Your goal> Transcribe only the lines of the listing below from the one holding "# Each rounded corner with its radius" through the one holding "cad_parts[node].hide_render = cad_parts[node].hide_viewport", inclusive, without any change.

[Start Material provided]

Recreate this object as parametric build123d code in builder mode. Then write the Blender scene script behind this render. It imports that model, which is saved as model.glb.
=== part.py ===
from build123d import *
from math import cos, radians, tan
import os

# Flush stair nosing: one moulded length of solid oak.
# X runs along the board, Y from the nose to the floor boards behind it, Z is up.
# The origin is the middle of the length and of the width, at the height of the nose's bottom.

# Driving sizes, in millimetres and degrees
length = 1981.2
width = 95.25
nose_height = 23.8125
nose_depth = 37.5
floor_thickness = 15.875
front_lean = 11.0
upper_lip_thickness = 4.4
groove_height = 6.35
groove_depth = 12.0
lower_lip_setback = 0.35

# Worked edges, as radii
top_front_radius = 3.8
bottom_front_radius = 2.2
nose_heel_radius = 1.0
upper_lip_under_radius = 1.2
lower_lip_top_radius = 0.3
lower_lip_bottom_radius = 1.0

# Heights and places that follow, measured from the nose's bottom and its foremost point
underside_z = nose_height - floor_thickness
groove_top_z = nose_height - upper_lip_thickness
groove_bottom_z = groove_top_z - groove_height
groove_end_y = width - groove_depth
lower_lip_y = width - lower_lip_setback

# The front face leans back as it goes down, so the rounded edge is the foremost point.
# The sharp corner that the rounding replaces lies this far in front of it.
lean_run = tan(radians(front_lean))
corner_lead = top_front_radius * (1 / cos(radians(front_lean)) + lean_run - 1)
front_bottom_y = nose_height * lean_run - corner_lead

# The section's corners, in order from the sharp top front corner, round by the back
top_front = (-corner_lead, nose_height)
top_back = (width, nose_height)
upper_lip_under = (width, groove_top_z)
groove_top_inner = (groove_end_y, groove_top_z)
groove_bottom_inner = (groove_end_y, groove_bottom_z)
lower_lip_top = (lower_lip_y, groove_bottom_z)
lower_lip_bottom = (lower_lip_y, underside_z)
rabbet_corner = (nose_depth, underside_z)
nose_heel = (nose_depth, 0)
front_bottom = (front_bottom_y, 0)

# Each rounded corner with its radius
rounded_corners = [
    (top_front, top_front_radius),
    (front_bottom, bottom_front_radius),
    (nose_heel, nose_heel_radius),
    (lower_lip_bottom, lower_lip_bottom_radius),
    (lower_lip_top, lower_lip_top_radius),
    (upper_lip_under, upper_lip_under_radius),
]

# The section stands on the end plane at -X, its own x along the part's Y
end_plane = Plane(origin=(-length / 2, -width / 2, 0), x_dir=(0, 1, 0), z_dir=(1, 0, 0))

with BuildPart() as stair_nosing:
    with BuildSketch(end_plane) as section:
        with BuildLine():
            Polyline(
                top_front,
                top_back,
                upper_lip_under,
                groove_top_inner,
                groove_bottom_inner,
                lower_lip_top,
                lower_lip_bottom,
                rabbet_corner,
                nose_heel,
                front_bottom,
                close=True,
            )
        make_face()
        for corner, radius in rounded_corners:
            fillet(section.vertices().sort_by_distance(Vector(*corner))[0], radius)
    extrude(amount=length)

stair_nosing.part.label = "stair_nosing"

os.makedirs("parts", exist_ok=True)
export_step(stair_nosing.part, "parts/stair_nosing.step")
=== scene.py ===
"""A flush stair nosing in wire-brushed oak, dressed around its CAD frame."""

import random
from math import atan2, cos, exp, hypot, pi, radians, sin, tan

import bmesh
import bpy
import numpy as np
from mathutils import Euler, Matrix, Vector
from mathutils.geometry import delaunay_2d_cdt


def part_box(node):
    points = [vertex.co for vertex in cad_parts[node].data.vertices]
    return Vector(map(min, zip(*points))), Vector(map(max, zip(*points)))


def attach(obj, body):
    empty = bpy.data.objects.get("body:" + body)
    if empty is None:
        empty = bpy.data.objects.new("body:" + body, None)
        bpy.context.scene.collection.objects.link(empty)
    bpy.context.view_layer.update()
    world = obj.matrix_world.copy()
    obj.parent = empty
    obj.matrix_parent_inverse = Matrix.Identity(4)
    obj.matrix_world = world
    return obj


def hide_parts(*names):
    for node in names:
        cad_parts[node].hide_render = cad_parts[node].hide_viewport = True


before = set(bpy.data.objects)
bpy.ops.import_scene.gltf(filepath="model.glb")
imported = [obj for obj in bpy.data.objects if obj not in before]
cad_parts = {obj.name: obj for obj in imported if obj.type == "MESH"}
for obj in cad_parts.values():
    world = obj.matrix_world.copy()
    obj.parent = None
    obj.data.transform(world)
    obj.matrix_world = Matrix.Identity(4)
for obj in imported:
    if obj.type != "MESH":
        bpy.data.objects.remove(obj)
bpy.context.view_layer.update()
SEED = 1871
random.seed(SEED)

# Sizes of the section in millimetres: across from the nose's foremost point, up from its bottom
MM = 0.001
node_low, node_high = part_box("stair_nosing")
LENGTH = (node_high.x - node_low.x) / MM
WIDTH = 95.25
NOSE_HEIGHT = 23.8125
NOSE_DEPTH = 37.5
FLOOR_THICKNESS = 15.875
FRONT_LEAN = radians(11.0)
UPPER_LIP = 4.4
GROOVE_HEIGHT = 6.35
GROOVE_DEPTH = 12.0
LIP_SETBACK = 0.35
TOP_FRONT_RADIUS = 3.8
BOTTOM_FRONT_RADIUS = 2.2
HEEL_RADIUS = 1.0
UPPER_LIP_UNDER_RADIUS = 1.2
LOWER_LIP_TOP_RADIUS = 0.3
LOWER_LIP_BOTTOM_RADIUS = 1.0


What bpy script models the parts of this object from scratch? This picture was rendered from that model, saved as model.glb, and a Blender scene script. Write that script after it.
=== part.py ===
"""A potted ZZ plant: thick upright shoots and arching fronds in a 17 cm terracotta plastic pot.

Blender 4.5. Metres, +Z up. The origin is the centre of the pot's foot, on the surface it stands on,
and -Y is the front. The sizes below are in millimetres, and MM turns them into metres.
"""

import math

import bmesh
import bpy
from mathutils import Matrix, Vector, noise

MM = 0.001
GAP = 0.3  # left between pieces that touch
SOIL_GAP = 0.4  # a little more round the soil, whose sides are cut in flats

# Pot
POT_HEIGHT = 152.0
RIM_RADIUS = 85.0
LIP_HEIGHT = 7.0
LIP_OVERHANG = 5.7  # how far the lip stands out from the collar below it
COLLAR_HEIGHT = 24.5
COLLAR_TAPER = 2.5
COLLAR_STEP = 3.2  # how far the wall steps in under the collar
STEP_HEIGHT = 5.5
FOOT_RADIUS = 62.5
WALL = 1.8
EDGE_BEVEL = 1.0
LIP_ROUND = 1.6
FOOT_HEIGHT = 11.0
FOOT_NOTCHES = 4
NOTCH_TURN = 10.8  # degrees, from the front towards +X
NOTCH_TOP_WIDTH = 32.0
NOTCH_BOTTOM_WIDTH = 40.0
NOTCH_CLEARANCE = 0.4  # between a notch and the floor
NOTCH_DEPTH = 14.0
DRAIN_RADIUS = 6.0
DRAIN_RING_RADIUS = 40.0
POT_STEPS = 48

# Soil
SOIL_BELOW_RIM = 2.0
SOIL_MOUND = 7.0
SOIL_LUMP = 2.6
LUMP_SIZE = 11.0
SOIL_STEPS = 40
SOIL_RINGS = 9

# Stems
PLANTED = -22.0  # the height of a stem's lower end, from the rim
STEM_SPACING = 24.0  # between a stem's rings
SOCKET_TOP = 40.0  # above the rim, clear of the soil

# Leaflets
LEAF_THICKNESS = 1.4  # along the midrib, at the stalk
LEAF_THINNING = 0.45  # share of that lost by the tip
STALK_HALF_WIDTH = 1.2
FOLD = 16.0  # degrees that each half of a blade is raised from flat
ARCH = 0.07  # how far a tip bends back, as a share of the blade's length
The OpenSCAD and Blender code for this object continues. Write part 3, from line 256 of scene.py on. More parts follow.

[End Material provided]

Written response>
# Each rounded corner with its radius
rounded_corners = [
    (top_front, top_front_radius),
    (front_bottom, bottom_front_radius),
    (nose_heel, nose_heel_radius),
    (lower_lip_bottom, lower_lip_bottom_radius),
    (lower_lip_top, lower_lip_top_radius),
    (upper_lip_under, upper_lip_under_radius),
]

# The section stands on the end plane at -X, its own x along the part's Y
end_plane = Plane(origin=(-length / 2, -width / 2, 0), x_dir=(0, 1, 0), z_dir=(1, 0, 0))

with BuildPart() as stair_nosing:
    with BuildSketch(end_plane) as section:
        with BuildLine():
            Polyline(
                top_front,
                top_back,
                upper_lip_under,
                groove_top_inner,
                groove_bottom_inner,
                lower_lip_top,
                lower_lip_bottom,
                rabbet_corner,
                nose_heel,
                front_bottom,
                close=True,
            )
        make_face()
        for corner, radius in rounded_corners:
            fillet(section.vertices().sort_by_distance(Vector(*corner))[0], radius)
    extrude(amount=length)

stair_nosing.part.label = "stair_nosing"

os.makedirs("parts", exist_ok=True)
export_step(stair_nosing.part, "parts/stair_nosing.step")
=== scene.py ===
"""A flush stair nosing in wire-brushed oak, dressed around its CAD frame."""

import random
from math import atan2, cos, exp, hypot, pi, radians, sin, tan

import bmesh
import bpy
import numpy as np
from mathutils import Euler, Matrix, Vector
from mathutils.geometry import delaunay_2d_cdt


def part_box(node):
    points = [vertex.co for vertex in cad_parts[node].data.vertices]
    return Vector(map(min, zip(*points))), Vector(map(max, zip(*points)))


def attach(obj, body):
    empty = bpy.data.objects.get("body:" + body)
    if empty is None:
        empty = bpy.data.objects.new("body:" + body, None)
        bpy.context.scene.collection.objects.link(empty)
    bpy.context.view_layer.update()
    world = obj.matrix_world.copy()
    obj.parent = empty
    obj.matrix_parent_inverse = Matrix.Identity(4)
    obj.matrix_world = world
    return obj


def hide_parts(*names):
    for node in names:
        cad_parts[node].hide_render = cad_parts[node].hide_viewport = True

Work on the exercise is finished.